According to new research published by Kellogg’s, four in ten teachers say they see children arriving hungry at school every day. The vast majority – almost 7 in 10 – of these teachers said this was due to families struggling financially and over half linked hunger to changes to benefits. The overall picture of child hunger looked bleaker to the teachers surveyed now than it did a year ago and only one in five teachers said they never saw children arrive hungry at school.

This is what poverty means to all too many children and in London an earlier survey for the London Food Board found that 74,000 in the capital of the sixth richest country in the world often or always went to be hungry. If a country can’t ensure its children are fed, it does not deserve to be called civilised. Feeding Britain, the cross party investigation in to food poverty led by Frank Field MP and the Bishop of Truro, highlighted the significant issues facing our society. The report’s introduction states that ‘it is time to look again at the state of our country and to review the fundamental values that led to the creation of our welfare state.’

One of the greatest confidence tricks of this government has been the demonisation of the poor and the remarkable feat of setting people on low income against each other while overseeing a continued rise of inequality. This inequality means that just two days in to the working year, on ‘Fat Cat Tuesday’ as it was dubbed by the High Pay Centre, top executives had earned £27,000, the equivalent of a year’s average earnings. Meanwhile, the number of people in work but earning poverty pay is rising.

After a week when some commentators have suggested there is little difference between the main parties, it is worth reminding ourselves of the need to place our Labour values to the core of what we say over the next few months. Not just for those conversations we will be having on the doorstep but to remind ourselves why we have to fight for a Labour victory.

This week’s political message from the Labour Party was about the NHS. It is clear that this will be a central theme of the election campaign, however, it cannot be the only issue on which we fight. We need to present a values based vision of what we want the country to be like in five years’ time – a country that is fairer, more equal and in which people have enough money to feed themselves and their families.

Part of this vision needs to reflect the values that are clear from some of the successes we had in government. The Conservatives and the Liberal Democrats are not going to do this for us but it is an important part of demonstrating how our values and our record underpin where we want the country to go.

Child poverty is not inevitable. It is possible to reduce it. Labour reduced the numbers of children living in poverty by 800,000 when we were in power.
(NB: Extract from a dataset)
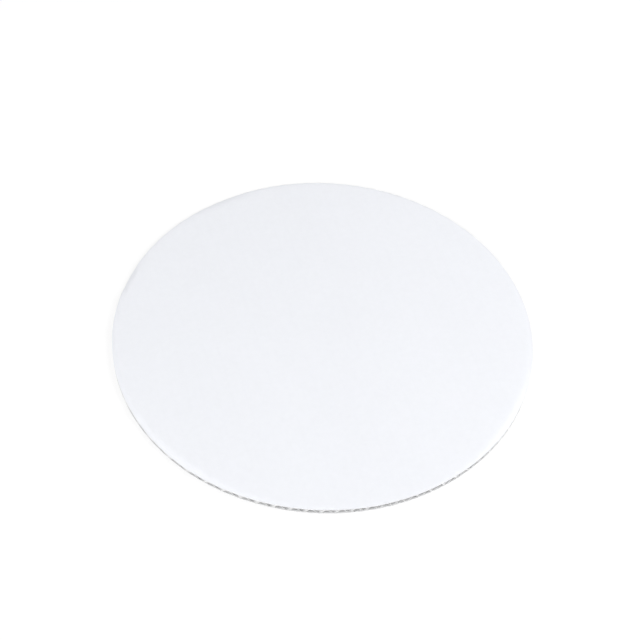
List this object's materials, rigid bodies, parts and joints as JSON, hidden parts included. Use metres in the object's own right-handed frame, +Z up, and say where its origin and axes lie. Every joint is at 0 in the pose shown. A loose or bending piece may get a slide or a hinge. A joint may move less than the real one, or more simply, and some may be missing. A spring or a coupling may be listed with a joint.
{
  "type": "cake board",
  "caption": "Round white-faced corrugated cake board: a flat disposable disc that a cake is set on, carried on and served from.",
  "frame": {"origin": "centre of the underside, on the surface that the board lies on", "axes": "+Z up, out of the white face; the flutes run along Y"},
  "size_m": [0.2032, 0.2032, 0.003],
  "materials": {
    "white_face": "satin",
    "fluting": "matte",
    "white_back": "matte"
  },
  "bodies": {
    "root": {"cake_board": "white_face"}
  },
  "joints": []
}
Not only does the Government have a statutory duty to end child poverty by 2020, from a moral perspective as well, it has to be our goal to eliminate it.

It’s easy to be despondent about where we are headed in the polls. I am tired of people debating which party they would rather be in coalition with. I am tired of people suggesting that it might not do us any harm to be in opposition for a few more years. It might not do some of us harm individually but it would do massive harm to the most vulnerable in society. If we are unhappy at what has happened to the fabric of our society in the past five years, we need to be clear that a future Conservative led government or coalition would take us further down their road to ruin.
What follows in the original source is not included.